Spontaneous focusing on what and why? What children’s imprecise responses reveal about their mathematical thinking and relational reasoning

Abstract

ABSTRACT In this study, we analyzed the imprecise (i.e., less mathematically precise) responses that 148 third- to fifth-grade Chinese students made on selected-response problems that were part of a spontaneous mathematical focusing task, the Quantitative Relations Test for Chinese Children (QRTC2). The purpose for this analysis was to ascertain whether the students’ spontaneous responses represented random selections or followed discernible patterns.

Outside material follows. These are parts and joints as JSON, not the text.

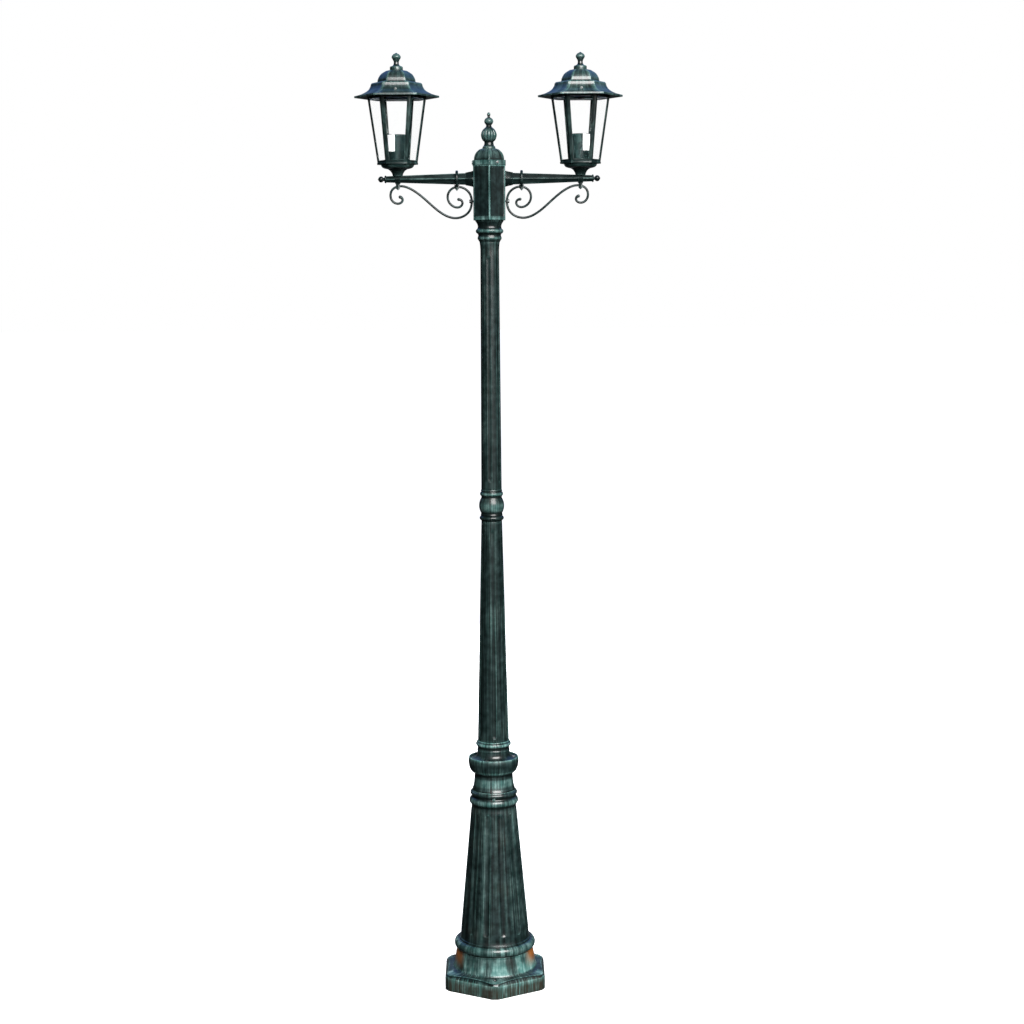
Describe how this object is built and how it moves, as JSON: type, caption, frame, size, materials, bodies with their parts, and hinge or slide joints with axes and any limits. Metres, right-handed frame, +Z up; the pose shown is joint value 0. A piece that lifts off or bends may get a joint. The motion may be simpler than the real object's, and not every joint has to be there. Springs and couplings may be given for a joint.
{
  "type": "street lamp post",
  "caption": "Two-arm street lamp post with a six-sided foot, fluted tapered column, scrolled arms and six-sided glazed lanterns whose roofs lift off.",
  "frame": {"origin": "centre of the foot's underside, on the ground", "axes": "+Z up, arms along X, the front towards -Y; left is -X and right is +X as seen from the front"},
  "size_m": [0.644, 0.278, 2.3],
  "materials": {
    "antique_green": "satin",
    "clear_glass": "gloss",
    "black_plastic": "satin",
    "white_ceramic": "satin",
    "brass": "satin",
    "zinc_steel": "satin",
    "white_label": "matte",
    "black_rubber": "matte",
    "grey_lead": "matte",
    "terminal_plastic": "satin"
  },
  "bodies": {
    "post": {"arm_finials": "antique_green", "arm_nuts": "zinc_steel", "base_column": "antique_green", "base_cup": "antique_green", "base_foot": "antique_green", "centre_contacts": "brass", "column_bolts": "zinc_steel", "column_set_screws": "antique_green", "earth_screw": "brass", "hub_box": "antique_green", "hub_locknut": "zinc_steel", "hub_neck": "antique_green", "lampholder_inserts": "white_ceramic", "lampholder_labels": "white_label", "left_arm": "antique_green", "left_arm_socket": "antique_green", "left_bowl": "antique_green", "left_floor_plate": "antique_green", "left_glass_frame": "antique_green", "left_glass_panes": "clear_glass", "left_inner_strap": "antique_green", "left_lamp_lead": "grey_lead", "left_lampholder_shell": "black_plastic", "left_outer_strap": "antique_green", "left_scroll": "antique_green", "lower_pole": "antique_green", "mid_coupler": "antique_green", "nipple_nuts": "zinc_steel", "nipples": "zinc_steel", "pole_socket": "antique_green", "right_arm": "antique_green", "right_arm_socket": "antique_green", "right_bowl": "antique_green", "right_floor_plate": "antique_green", "right_glass_frame": "antique_green", "right_glass_panes": "clear_glass", "right_inner_strap": "antique_green", "right_lamp_lead": "grey_lead", "right_lampholder_shell": "black_plastic", "right_outer_strap": "antique_green", "right_scroll": "antique_green", "roof_gaskets": "black_rubber", "screw_shells": "brass", "scroll_bolts": "zinc_steel", "socket_screws": "zinc_steel", "terminal_block": "terminal_plastic", "terminal_bracket": "zinc_steel", "upper_pole": "antique_green"},
    "left_roof_cover": {"left_roof": "antique_green", "left_roof_screws": "zinc_steel", "left_roof_finial": "antique_green", "left_roof_finial_nut": "zinc_steel"},
    "right_roof_cover": {"right_roof": "antique_green", "right_roof_screws": "zinc_steel", "right_roof_finial": "antique_green", "right_roof_finial_nut": "zinc_steel"},
    "hub_cover": {"hub_cap": "antique_green", "hub_cap_screws": "zinc_steel", "post_finial": "antique_green", "post_finial_nut": "zinc_steel"}
  },
  "joints": [
    {"name": "left_roof_lift", "type": "slide", "parent": "post", "child": "left_roof_cover", "axis": [0, 0, 1], "range_m": [0, 0.15]},
    {"name": "right_roof_lift", "type": "slide", "parent": "post", "child": "right_roof_cover", "axis": [0, 0, 1], "range_m": [0, 0.15]},
    {"name": "hub_cap_lift", "type": "slide", "parent": "post", "child": "hub_cover", "axis": [0, 0, 1], "range_m": [0, 0.09]}
  ]
}
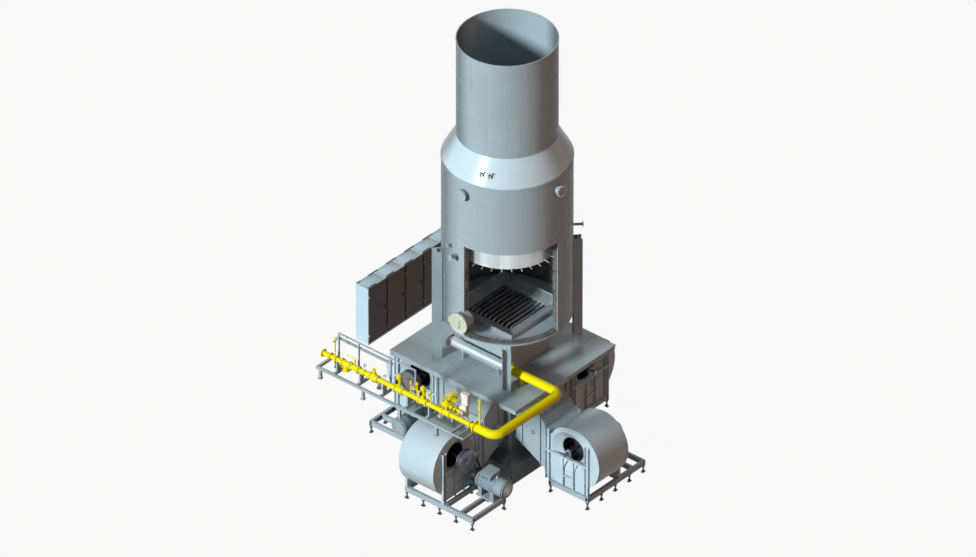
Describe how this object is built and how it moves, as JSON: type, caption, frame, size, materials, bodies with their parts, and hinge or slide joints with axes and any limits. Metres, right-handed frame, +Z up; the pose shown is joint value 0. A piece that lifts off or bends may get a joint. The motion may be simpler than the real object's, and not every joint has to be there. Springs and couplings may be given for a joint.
{
  "type": "gas combustion unit",
  "caption": "Marine gas combustion unit: belt-driven fans, air ducts and hopper under an upright round burner chamber with cut-away window, cone, stack and gas train.",
  "frame": {"origin": "chamber axis at the fan floor, in the middle of the hopper base's underside", "axes": "+Z up along the chamber axis; the gas header lies on the -X side and the gas train runs along Y beyond it; +X and +Y point away from the picture's camera"},
  "size_m": [11.2397, 12.7425, 16.56],
  "materials": {
    "steel_paint": "semi-gloss light blue-grey enamel",
    "yellow_paint": "glossy yellow gas-pipe enamel",
    "dark_steel": "dark turned steel",
    "refractory": "rough dark refractory",
    "pale_paint": "pale cream enamel",
    "liner_steel": "bright rolled plate",
    "burner_steel": "heat-dulled steel",
    "header_steel": "bright pipe",
    "motor_paint": "semi-gloss blue-grey enamel",
    "mount_rubber": "matt rubber and steel",
    "cast_block": "painted casting",
    "belt_rubber": "matt belt rubber",
    "cabinet_paint": "satin light blue-grey enamel",
    "door_paint": "satin dark brown enamel"
  },
  "bodies": {
    "root": {"exhaust_stack": "steel_paint", "transition_cone": "steel_paint", "outer_shell": "steel_paint", "chamber_lining": "refractory", "inner_liner": "liner_steel", "chamber_floor": "steel_paint", "burner_tray": "burner_steel", "gas_lances": "burner_steel", "gas_header": "header_steel", "neck_box": "steel_paint", "deck_plate": "steel_paint", "support_columns": "steel_paint", "column_brackets": "steel_paint", "manhole_neck": "steel_paint", "inspection_ports": "steel_paint", "shell_nozzles": "steel_paint", "air_hopper": "steel_paint", "air_ducts": "steel_paint", "fan_motors": "motor_paint", "fan_skids": "steel_paint", "vibration_mounts": "mount_rubber", "bearing_blocks": "cast_block", "drive_belts": "belt_rubber", "gas_main": "yellow_paint", "train_pipe": "yellow_paint", "strainer": "yellow_paint", "shutoff_valves": "yellow_paint", "control_valves": "yellow_paint", "vent_lines": "yellow_paint", "train_skid": "steel_paint", "junction_boxes": "pale_paint", "control_cabinets": "cabinet_paint", "fan_casing_1": "steel_paint", "fan_casing_2": "steel_paint", "fan_casing_3": "steel_paint", "fan_casing_4": "steel_paint"},
    "manhole_cover": {"manhole_cover": "pale_paint"},
    "handwheel_1": {"handwheel_1": "yellow_paint"},
    "handwheel_2": {"handwheel_2": "yellow_paint"},
    "isolating_lever": {"isolating_lever": "yellow_paint"},
    "damper_1": {"damper_1": "steel_paint"},
    "fan_rotor_1": {"fan_rotor_1": "dark_steel"},
    "motor_rotor_1": {"motor_rotor_1": "dark_steel"},
    "damper_2": {"damper_2": "steel_paint"},
    "fan_rotor_2": {"fan_rotor_2": "dark_steel"},
    "motor_rotor_2": {"motor_rotor_2": "dark_steel"},
    "damper_3": {"damper_3": "steel_paint"},
    "fan_rotor_3": {"fan_rotor_3": "dark_steel"},
    "motor_rotor_3": {"motor_rotor_3": "dark_steel"},
    "damper_4": {"damper_4": "steel_paint"},
    "fan_rotor_4": {"fan_rotor_4": "dark_steel"},
    "motor_rotor_4": {"motor_rotor_4": "dark_steel"},
    "cabinet_door_1": {"cabinet_door_1": "door_paint"},
    "cabinet_door_2": {"cabinet_door_2": "door_paint"},
    "cabinet_door_3": {"cabinet_door_3": "door_paint"},
    "cabinet_door_4": {"cabinet_door_4": "door_paint"},
    "cabinet_door_5": {"cabinet_door_5": "door_paint"}
  },
  "joints": [
    {"name": "fan_1_spin", "type": "hinge", "parent": "root", "child": "fan_rotor_1", "pos_m": [0, -3.34, 1.9], "axis": [1, 0, 0], "continuous": true},
    {"name": "motor_1_spin", "type": "hinge", "parent": "root", "child": "motor_rotor_1", "pos_m": [0, -2.74, 0.97], "axis": [1, 0, 0], "continuous": true},
    {"name": "damper_1_turn", "type": "hinge", "parent": "root", "child": "damper_1", "pos_m": [0, -1.75, 1.9975], "axis": [1, 0, 0], "range_deg": [0, 90]},
    {"name": "fan_2_spin", "type": "hinge", "parent": "root", "child": "fan_rotor_2", "pos_m": [-3.34, 0, 1.9], "axis": [0, -1, 0], "continuous": true},
    {"name": "motor_2_spin", "type": "hinge", "parent": "root", "child": "motor_rotor_2", "pos_m": [-2.74, 0, 0.97], "axis": [0, -1, 0], "continuous": true},
    {"name": "damper_2_turn", "type": "hinge", "parent": "root", "child": "damper_2", "pos_m": [-1.75, 0, 1.9975], "axis": [0, -1, 0], "range_deg": [0, 90]},
    {"name": "fan_3_spin", "type": "hinge", "parent": "root", "child": "fan_rotor_3", "pos_m": [0, 3.34, 1.9], "axis": [-1, 0, 0], "continuous": true},
    {"name": "motor_3_spin", "type": "hinge", "parent": "root", "child": "motor_rotor_3", "pos_m": [0, 2.74, 0.97], "axis": [-1, 0, 0], "continuous": true},
    {"name": "damper_3_turn", "type": "hinge", "parent": "root", "child": "damper_3", "pos_m": [0, 1.75, 1.9975], "axis": [-1, 0, 0], "range_deg": [0, 90]},
    {"name": "fan_4_spin", "type": "hinge", "parent": "root", "child": "fan_rotor_4", "pos_m": [3.34, 0, 1.9], "axis": [0, 1, 0], "continuous": true},
    {"name": "motor_4_spin", "type": "hinge", "parent": "root", "child": "motor_rotor_4", "pos_m": [2.74, 0, 0.97], "axis": [0, 1, 0], "continuous": true},
    {"name": "damper_4_turn", "type": "hinge", "parent": "root", "child": "damper_4", "pos_m": [1.75, 0, 1.9975], "axis": [0, 1, 0], "range_deg": [0, 90]},
    {"name": "manhole_swing", "type": "hinge", "parent": "root", "child": "manhole_cover", "pos_m": [-2.4703, 0.415, 6.47], "axis": [0, 0, -1], "range_deg": [0, 110]},
    {"name": "handwheel_1_turn", "type": "hinge", "parent": "root", "child": "handwheel_1", "pos_m": [-4.54, -1.25, 5.18], "axis": [0, 0, 1], "continuous": true},
    {"name": "handwheel_2_turn", "type": "hinge", "parent": "root", "child": "handwheel_2", "pos_m": [-4.21, -1.25, 5.18], "axis": [0, 0, 1], "continuous": true},
    {"name": "isolating_lever_turn", "type": "hinge", "parent": "root", "child": "isolating_lever", "pos_m": [-4.54, 2.72, 4.85], "axis": [0, 0, 1], "range_deg": [0, 90]},
    {"name": "door_1_swing", "type": "hinge", "parent": "root", "child": "cabinet_door_1", "pos_m": [1.722, 7.515, 1], "axis": [0, 0, -1], "range_deg": [0, 110]},
    {"name": "door_2_swing", "type": "hinge", "parent": "root", "child": "cabinet_door_2", "pos_m": [2.652, 7.515, 1], "axis": [0, 0, -1], "range_deg": [0, 110]},
    {"name": "door_3_swing", "type": "hinge", "parent": "root", "child": "cabinet_door_3", "pos_m": [3.582, 7.515, 1], "axis": [0, 0, -1], "range_deg": [0, 110]},
    {"name": "door_4_swing", "type": "hinge", "parent": "root", "child": "cabinet_door_4", "pos_m": [4.512, 7.515, 1], "axis": [0, 0, -1], "range_deg": [0, 110]},
    {"name": "door_5_swing", "type": "hinge", "parent": "root", "child": "cabinet_door_5", "pos_m": [5.442, 7.515, 1], "axis": [0, 0, -1], "range_deg": [0, 110]}
  ],
  "couplings": [
    {"joint": "motor_1_spin", "follows": "fan_1_spin", "ratio": 1.6383},
    {"joint": "motor_2_spin", "follows": "fan_2_spin", "ratio": 1.6383},
    {"joint": "motor_3_spin", "follows": "fan_3_spin", "ratio": 1.6383},
    {"joint": "motor_4_spin", "follows": "fan_4_spin", "ratio": 1.6383}
  ]
}
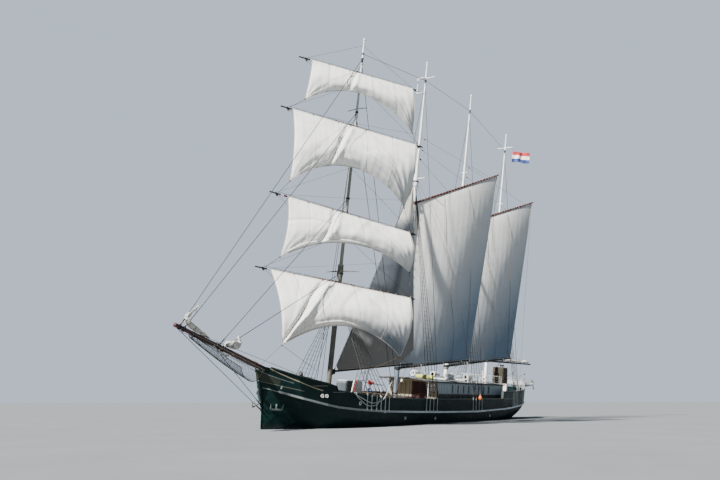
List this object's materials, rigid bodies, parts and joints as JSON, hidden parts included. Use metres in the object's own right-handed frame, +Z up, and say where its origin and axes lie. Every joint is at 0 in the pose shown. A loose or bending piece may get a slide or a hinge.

Those patterns were based on the specific attributes (i.e., featural, mathematical, numerical, and multiplicative) of the imprecise-response options for selected-response items on the QRTC2. Nonrandom selection patterns were identified by means of chi-square analysis and compared to patterns for the constructed-response portion of the QRTC2. For the chi-square analysis, the category involving imprecisions in both numerical and multiplicative attributes, and the category simultaneously involving numerical, multiplicative, and mathematical were significant. The analysis for the constructed problems also showed that children had difficulty describing the changes in the numerical and multiplicative attributes. Overall, the task of fully and accurately writing what they observed in the constructed-response problem on the QRTC2 proved challenging for the children. Finally, imprecise response patterns the children exhibited on the QRTC2 and their relational reasoning ability, as measured by the Test of Relational Reasoning-Junior (TORRjr) were significantly correlated. That significant correlation was attributable largely to the association between the children’s analogical reasoning abilities and their QRTC2 performance. We consider the theoretical, empirical, and practical implications of this work for mathematical learning and development.